▶ _Task details_
Reproduce all the entries precisely.

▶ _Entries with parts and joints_
* begin *
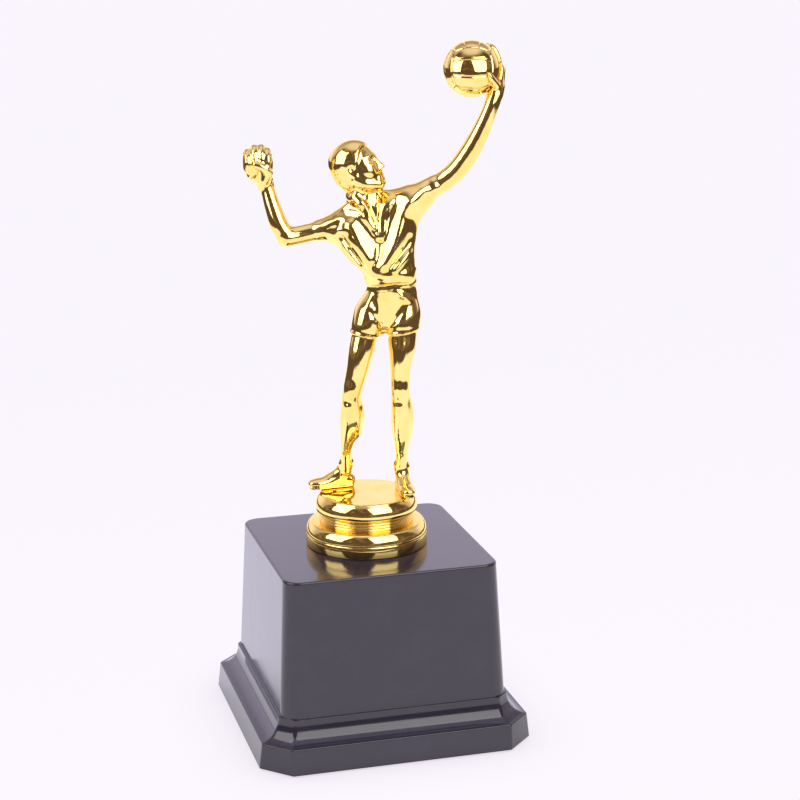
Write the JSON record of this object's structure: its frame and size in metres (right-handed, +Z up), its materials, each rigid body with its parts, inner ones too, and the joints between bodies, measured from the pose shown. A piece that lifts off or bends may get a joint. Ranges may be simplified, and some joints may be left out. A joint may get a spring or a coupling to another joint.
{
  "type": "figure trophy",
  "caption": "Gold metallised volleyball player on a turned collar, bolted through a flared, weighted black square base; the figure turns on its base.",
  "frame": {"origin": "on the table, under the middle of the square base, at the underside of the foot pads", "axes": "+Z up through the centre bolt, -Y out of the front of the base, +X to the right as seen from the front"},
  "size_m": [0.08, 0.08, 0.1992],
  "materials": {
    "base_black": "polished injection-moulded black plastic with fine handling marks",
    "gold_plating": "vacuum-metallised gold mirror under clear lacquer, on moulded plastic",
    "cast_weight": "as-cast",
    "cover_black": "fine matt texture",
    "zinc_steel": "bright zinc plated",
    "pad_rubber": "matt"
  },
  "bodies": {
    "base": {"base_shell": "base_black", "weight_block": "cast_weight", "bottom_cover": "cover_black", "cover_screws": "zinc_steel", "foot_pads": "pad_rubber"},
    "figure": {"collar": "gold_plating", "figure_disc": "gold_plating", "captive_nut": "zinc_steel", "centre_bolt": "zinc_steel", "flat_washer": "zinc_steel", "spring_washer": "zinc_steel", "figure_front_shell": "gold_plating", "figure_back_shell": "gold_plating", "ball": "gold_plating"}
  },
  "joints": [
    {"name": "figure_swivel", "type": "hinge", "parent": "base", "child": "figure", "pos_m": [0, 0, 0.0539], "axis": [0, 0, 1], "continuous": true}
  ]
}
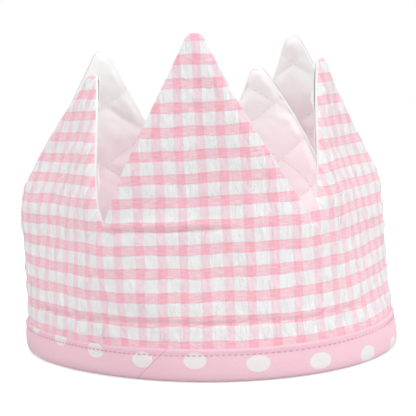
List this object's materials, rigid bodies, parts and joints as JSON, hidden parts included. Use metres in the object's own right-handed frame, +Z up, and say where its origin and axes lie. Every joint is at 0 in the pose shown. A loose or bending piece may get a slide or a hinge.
* end *
▶ _Exercise solution_
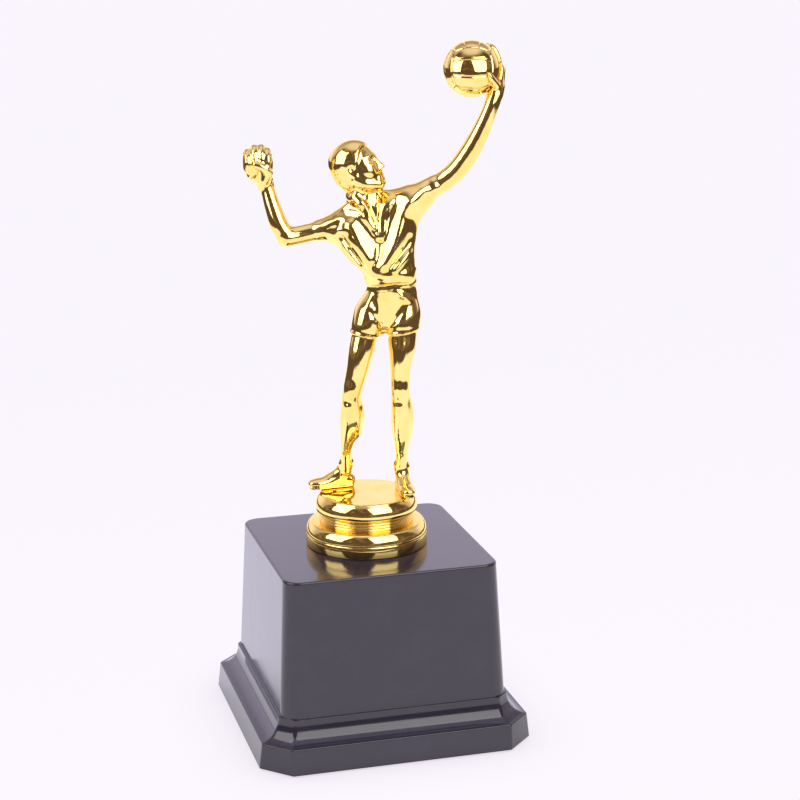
Write the JSON record of this object's structure: its frame and size in metres (right-handed, +Z up), its materials, each rigid body with its parts, inner ones too, and the joints between bodies, measured from the pose shown. A piece that lifts off or bends may get a joint. Ranges may be simplified, and some joints may be left out. A joint may get a spring or a coupling to another joint.
{
  "type": "figure trophy",
  "caption": "Gold metallised volleyball player on a turned collar, bolted through a flared, weighted black square base; the figure turns on its base.",
  "frame": {"origin": "on the table, under the middle of the square base, at the underside of the foot pads", "axes": "+Z up through the centre bolt, -Y out of the front of the base, +X to the right as seen from the front"},
  "size_m": [0.08, 0.08, 0.1992],
  "materials": {
    "base_black": "polished injection-moulded black plastic with fine handling marks",
    "gold_plating": "vacuum-metallised gold mirror under clear lacquer, on moulded plastic",
    "cast_weight": "as-cast",
    "cover_black": "fine matt texture",
    "zinc_steel": "bright zinc plated",
    "pad_rubber": "matt"
  },
  "bodies": {
    "base": {"base_shell": "base_black", "weight_block": "cast_weight", "bottom_cover": "cover_black", "cover_screws": "zinc_steel", "foot_pads": "pad_rubber"},
    "figure": {"collar": "gold_plating", "figure_disc": "gold_plating", "captive_nut": "zinc_steel", "centre_bolt": "zinc_steel", "flat_washer": "zinc_steel", "spring_washer": "zinc_steel", "figure_front_shell": "gold_plating", "figure_back_shell": "gold_plating", "ball": "gold_plating"}
  },
  "joints": [
    {"name": "figure_swivel", "type": "hinge", "parent": "base", "child": "figure", "pos_m": [0, 0, 0.0539], "axis": [0, 0, 1], "continuous": true}
  ]
}
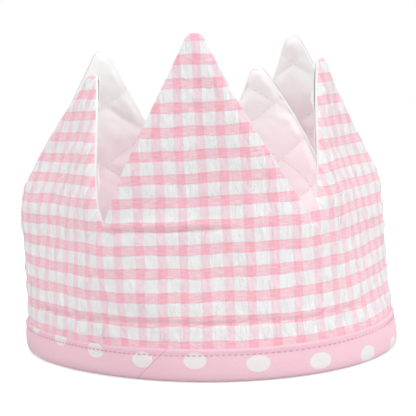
List this object's materials, rigid bodies, parts and joints as JSON, hidden parts included. Use metres in the object's own right-handed frame, +Z up, and say where its origin and axes lie. Every joint is at 0 in the pose shown. A loose or bending piece may get a slide or a hinge.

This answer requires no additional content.